Other performance things we did
- 2D Rect clipping (most UI’s don’t really need stencil buffer it turns out, and this reduces draw calls and state change).
- 2D Rect culling (if your element is out or render bounds… cull it).
- Smarter canvas command buffer
- Allow text / normal elements to share the same shaders / materials
- Massively reduce set pass calls
- Push a lot of UI specific data into material property blocks
- Normally 1 set pass call for a UI, then multiple draw calls
- * Combine UI into 1 mesh / index buffer
- Use DrawIndexRange for rendering
- One VBO / index buffer that resizes as needed
- Splits to a new draw call when > 2^16 indicies
Right now, the sorting / batch generation is behaving acceptably; there are, or course, things we can do to make if faster, but the biggest issue is the time it takes to process the geometry job. As it’s now off the main thread and an isolated job, it’s a good candidate for tidying and speeding up. I’m fairly certain we are doing some dumb things still (is that branching in a tight inner loop?), and it’s also using a bunch of slow maths that could handle being vectorised very nicely.
At a higher level it is also worth looking at the situations that lead to a rebatch happening and attempting to minimise those. As always there is more work to do, but what is described here is in Unity 5.2 and already a significant improvement.

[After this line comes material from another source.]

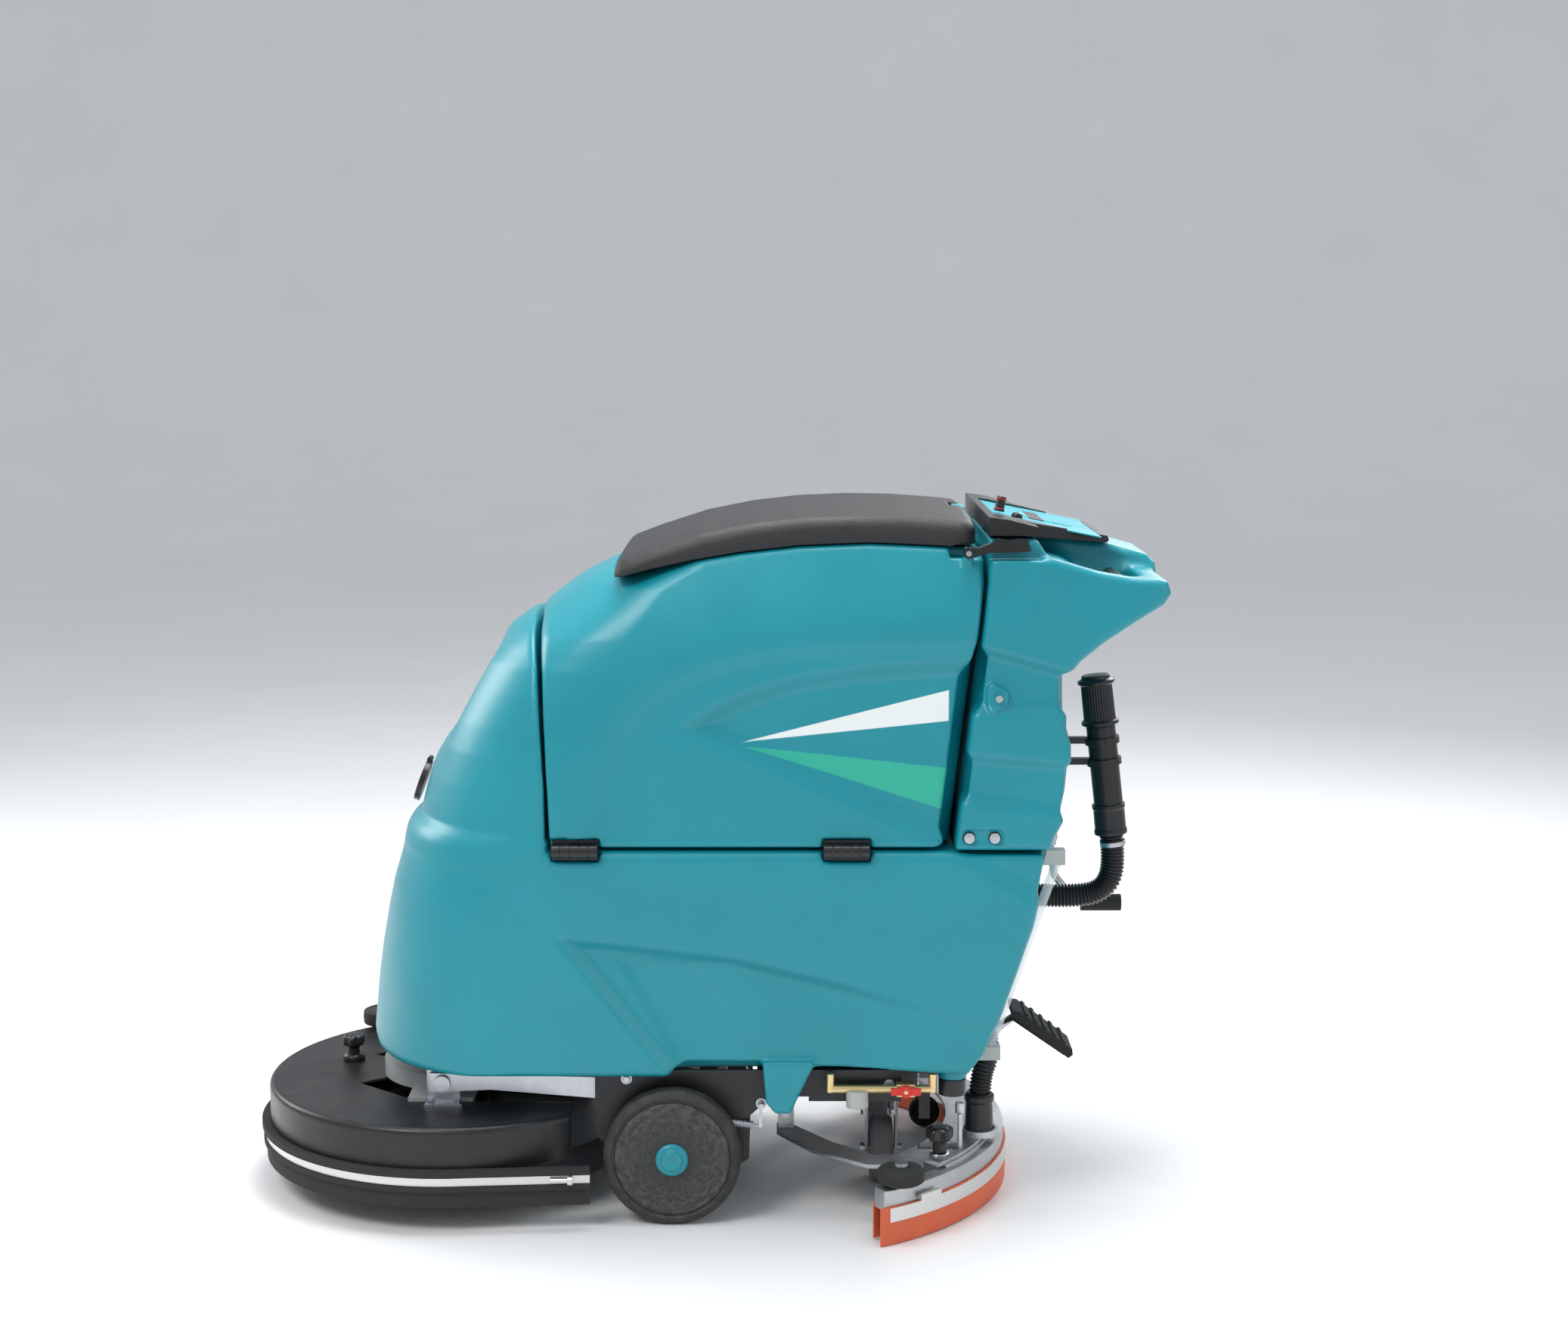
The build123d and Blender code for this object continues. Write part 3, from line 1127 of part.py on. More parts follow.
def valve_body():
    """Brass ball valve, pipe and tee under the tank's edge."""
    pipe = rod((192, VALVE_Y, VALVE_Z), (348, VALVE_Y, VALVE_Z), 6)
    body = block(292, 318, VALVE_Y - 9, VALVE_Y + 9, VALVE_Z - 9, VALVE_Z + 9)
    elbow = upright(196, VALVE_Y, VALVE_Z - 4, TANK_BOTTOM, 6)
    elbow = elbow + upright(344, VALVE_Y, VALVE_Z - 4, TANK_BOTTOM, 6)
    return pipe + body + elbow - upright(BOWL_X, VALVE_Y, VALVE_Z - 30, VALVE_Z - 1.4, 17)


def valve_handle():
    """Butterfly handle of the ball valve."""
    y = VALVE_Y - 9.4
    hub = across(HANDLE_X, y, y - 9, VALVE_Z, 8)
    wings = block(HANDLE_X - HANDLE_HALF, HANDLE_X + HANDLE_HALF, y - 7, y - 2, VALVE_Z - 5, VALVE_Z + 5)
    return hub + wings


def filter_bowl():
    """Clear strainer bowl."""
    return upright(BOWL_X, VALVE_Y, VALVE_Z - 26, VALVE_Z - 1.5, 16)


def drain_plug():
    """Screw cap under the tank's drain boss."""
    return upright(DRAIN_CAP_X, DRAIN_CAP_Y, TANK_BOTTOM - 36, TANK_BOTTOM - 12.3, 20)


def lift_link():
    """Plated link and hook on the squeegee carrier."""
    z = CARRIER_Z + CARRIER_THICK
    plate = block(386, 391, -192, -166, z, z + 52)
    spring = upright(388, -179, z + 51, z + 66, 7)
    return plate + spring


def filler_cap():
    """Flap over the fresh water filler in the prow's scoop."""
    x, z = FILLER_FACE_X, FILLER_Z
    cap = rod((x - 0.5, 0, z + 0.2), (x - 8.0, 0, z + 2.9), FILLER_R + 6)
    ear = side_plate([(x + 4, z + 20), (x + 9, z + 32), (x + 5, z + 36), (x - 3, z + 20)], -9, 9)
    barrel = across(FILLER_HINGE_X, -9, 9, FILLER_HINGE_Z, 4)
    return cap + ear + barrel - across(FILLER_HINGE_X, -10, 10, FILLER_HINGE_Z, FILLER_PIN_R + FIT_CLEAR)


def filler_hinge():
    """Two lugs on the prow with the pin that the filler flap turns on."""
    hinge = across(FILLER_HINGE_X, -14, 14, FILLER_HINGE_Z, FILLER_PIN_R)
    for side in (-1, 1):
        hinge = hinge + block(FILLER_HINGE_X - 3, FILLER_HINGE_X + 12, side * 9.6, side * 14,
                              FILLER_HINGE_Z - 1.8, FILLER_HINGE_Z + 4)
    return hinge


def batteries():
    """Two traction batteries side by side in the bay."""
    z0 = SEAM_Z - BAY_DEPTH
    x0 = BAY_FRONT_X + 12
    pair = []
    for side in (-1, 1):
        y0 = side * BATTERY_GAP / 2
        y1 = side * (BATTERY_GAP / 2 + BATTERY_WIDTH)
        pair.append(block(x0, x0 + BATTERY_LENGTH, min(y0, y1), max(y0, y1), z0, z0 + BATTERY_HEIGHT - 14))
    return pair[0] + pair[1]


def battery_terminals():
    """Lead posts on the batteries."""
    z0 = SEAM_Z - BAY_DEPTH + BATTERY_HEIGHT - 14
    posts = []
    for side in (-1, 1):
        for x in (BAY_FRONT_X + 40, BAY_FRONT_X + BATTERY_LENGTH - 20):
            posts.append(upright(x, side * (BATTERY_GAP / 2 + BATTERY_WIDTH / 2), z0, z0 + 12, 8))
    return posts[0] + posts[1] + posts[2] + posts[3]


# ---- write every sub-part ----------------------------------------------------------------
def pieces(*shapes):
    """Several separate solids kept together in one sub-part."""
    solids = []
    for shape in shapes:
        solids.extend(shape.solids())
    return Compound(solids)


def fixed_nodes():
    """Everything that stays with the frame."""
    return {
        "chassis_frame": chassis_frame(),
        "frame_hardware": pieces(pivot_pins(), lift_spring()),
        "drive_axle": pieces(drive_axle(), axle_bearings()),
        "drive_motor": drive_motor(),
        "lower_tank": lower_tank(),
        "batteries": pieces(batteries(), battery_terminals()),
        "tank_hinge_lower": hinge_half(True),
        "control_housing": control_housing(),
        "vacuum_motor": vacuum_motor(),
        "panel_bezel": panel_bezel(),
        "panel_plate": panel_plate(),
        "housing_screws": housing_screws(),
        "plastic_fittings": pieces(hose_clips(), drain_socket(), drain_plug()),
        "drain_hose": pieces(drain_tube(), drain_elbow()),
        "level_tube": level_tube(),
        "water_fittings": pieces(level_fittings(), filter_bowl()),
        "lever_brackets": pieces(lift_bracket(), pedal_bracket()),
        "valve_body": valve_body(),
    }


def tank_nodes():
    """The tilting recovery tank and its lid."""
    return {
        "tank_hinge_upper": hinge_half(False),
        "hinge_pins": pieces(hinge_pins(), lid_pin(), latch_pin()),
        "recovery_tank": recovery_tank(),
        "float_valve": pieces(float_cage(), float_ball()),
        "tank_lid": lid(),
        "lid_gasket": lid_gasket(),
    }


def control_nodes():
    """What the operator's hands and feet move."""
    return {
        "speed_knob": speed_knob(),
        "panel_button": panel_button(),
        "drive_lever": drive_lever(),
        "tank_latch": tank_latch(),
        "drain_cap": drain_cap(),
        "valve_handle": valve_handle(),
        "filler_cap": filler_cap(),
        "lift_lever": pieces(lift_lever(), lever_grip()),
        "deck_pedal": pieces(pedal_arm(), pedal_pad()),
    }


def deck_nodes():
    """The scrubbing deck on its lift arms."""
    return {
        "lift_frame": pieces(lift_frame(), deck_pivot_bolts()),
        "deck_plate": deck_plate(),
        "deck_skirt": deck_skirt(),
        "skirt_band": pieces(skirt_band(), skirt_clamps()),
        "deck_brackets": pieces(deck_brackets(), deck_roller_pin()),
        "brush_motor": brush_motor(),
        "pad_driver": pad_driver(),
        "brush_bristles": brush_bristles(),
        "deck_knob": deck_knob(),
        "deck_roller": deck_roller(),
    }


def squeegee_nodes():
    """The squeegee on its carrier."""
    return {
        "squeegee_carrier": squeegee_carrier(),
        "squeegee_body": squeegee_body(),
        "squeegee_blades": squeegee_blades(),
        "blade_straps": pieces(blade_straps(), blade_latch()),
        "squeegee_hardware": pieces(roller_bolts(), support_brackets(), lift_link()),
        "squeegee_knobs": pieces(squeegee_knob(-1), squeegee_knob(1)),
        "suction_hose": pieces(suction_cuff(), suction_hose()),
    }


def paired_nodes():
    """Wheels, casters and rollers, one of each per side."""
    nodes = {}
    for side, word in ((-1, "left"), (1, "right")):
        nodes[f"wheel_{word}"] = pieces(wheel_tyre(side), wheel_disc(side), wheel_cap(side))
        nodes[f"caster_fork_{word}"] = pieces(caster_fork(side * CASTER_Y), caster_nuts(side * CASTER_Y))
        nodes[f"caster_wheel_{word}"] = caster_wheel(side * CASTER_Y)
        nodes[f"squeegee_roller_{word}"] = squeegee_roller(side)
        nodes[f"support_wheel_{word}"] = support_wheel(side)
    return nodes


def main():
    os.makedirs("parts", exist_ok=True)
    groups = (fixed_nodes, tank_nodes, control_nodes, deck_nodes, squeegee_nodes, paired_nodes)
    for group in groups:
        for name, shape in group().items():
            export_step(shape, f"parts/{name}.step")


if __name__ == "__main__":
    main()
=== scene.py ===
import json
import math

import bmesh
import bpy
import numpy as np
from bpy.props import FloatProperty, FloatVectorProperty, IntProperty, PointerProperty
from mathutils import Matrix, Vector

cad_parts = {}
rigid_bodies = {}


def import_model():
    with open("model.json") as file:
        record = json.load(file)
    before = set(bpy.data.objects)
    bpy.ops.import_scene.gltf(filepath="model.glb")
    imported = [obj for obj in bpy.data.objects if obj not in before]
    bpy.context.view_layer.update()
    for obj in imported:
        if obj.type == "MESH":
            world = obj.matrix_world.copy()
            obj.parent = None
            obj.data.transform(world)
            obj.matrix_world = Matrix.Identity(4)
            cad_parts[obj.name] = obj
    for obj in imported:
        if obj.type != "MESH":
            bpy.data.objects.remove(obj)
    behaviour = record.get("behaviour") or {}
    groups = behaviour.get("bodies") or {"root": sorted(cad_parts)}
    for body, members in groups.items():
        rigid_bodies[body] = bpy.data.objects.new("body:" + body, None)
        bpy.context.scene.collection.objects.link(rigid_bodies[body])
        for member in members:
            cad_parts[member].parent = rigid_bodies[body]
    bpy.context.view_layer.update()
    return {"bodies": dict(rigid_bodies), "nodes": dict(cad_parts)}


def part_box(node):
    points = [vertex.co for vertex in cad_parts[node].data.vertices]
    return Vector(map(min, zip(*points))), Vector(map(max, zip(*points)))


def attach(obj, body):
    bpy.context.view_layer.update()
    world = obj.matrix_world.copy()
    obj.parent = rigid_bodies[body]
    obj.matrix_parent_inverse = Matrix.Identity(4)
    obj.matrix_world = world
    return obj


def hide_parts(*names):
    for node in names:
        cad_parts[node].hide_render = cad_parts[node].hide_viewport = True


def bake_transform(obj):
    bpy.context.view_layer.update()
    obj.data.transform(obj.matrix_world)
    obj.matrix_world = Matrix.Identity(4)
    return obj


bl_info = {
    "name": "Walk-behind floor scrubber",
    "version": (1, 0, 0),
    "blender": (4, 5, 0),
    "location": "View3D > Sidebar > Scrubber",
    "description": "Builds the tanks, deck, wheels, squeegee and fittings of a floor scrubber",
    "category": "Object",
}

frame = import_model()
MM = 0.001


# ---- places taken from the frame, in millimetres -------------------------------------------
def corners(node):
    """Lowest and highest corner of a frame node in millimetres."""
    low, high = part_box(node)
    return Vector(low) / MM, Vector(high) / MM


def middle(node):
    low, high = corners(node)
    return (low + high) / 2


TANK_LOW, TANK_HIGH = corners("lower_tank")
LID_LOW, LID_HIGH = corners("tank_lid")
HOUSING_LOW, HOUSING_HIGH = corners("control_housing")
WHEEL_MID = middle("wheel_left")
DECK_MID = middle("pad_driver")
BODY_HALF = 260.0
HOUSING_HALF = 258.0
LID_HALF = 226.0
DECK_RADIUS = 292.0
WHEEL_INNER_Y = 230.0
SQUEEGEE_CENTRE_X = 63.0
KNOB_RADIUS = 363.0
KNOB_ANGLE = math.radians(36)
BASE_FOOT = 218.0
SEAM = 550.0
SIDES = (("left", -1), ("right", 1))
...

Many of the new features in Unity 5.2 are pretty great. They allowed us to completely minimise the cost of the UI system on the main thread, as well as optimise the batching in general. When we were working, we used a strongly profiler guided approach to find out where the issues were; in one or two places, we decided to completely step back and try again when we realised the old solution was inadequate. Internally at Unity we are doing a lot more of this kind of work, really trying to address pain points and issues that you are reporting to us in a way that makes Unity better for everyone. Thank you for reporting bugs and real projects that have issues for us to investigate.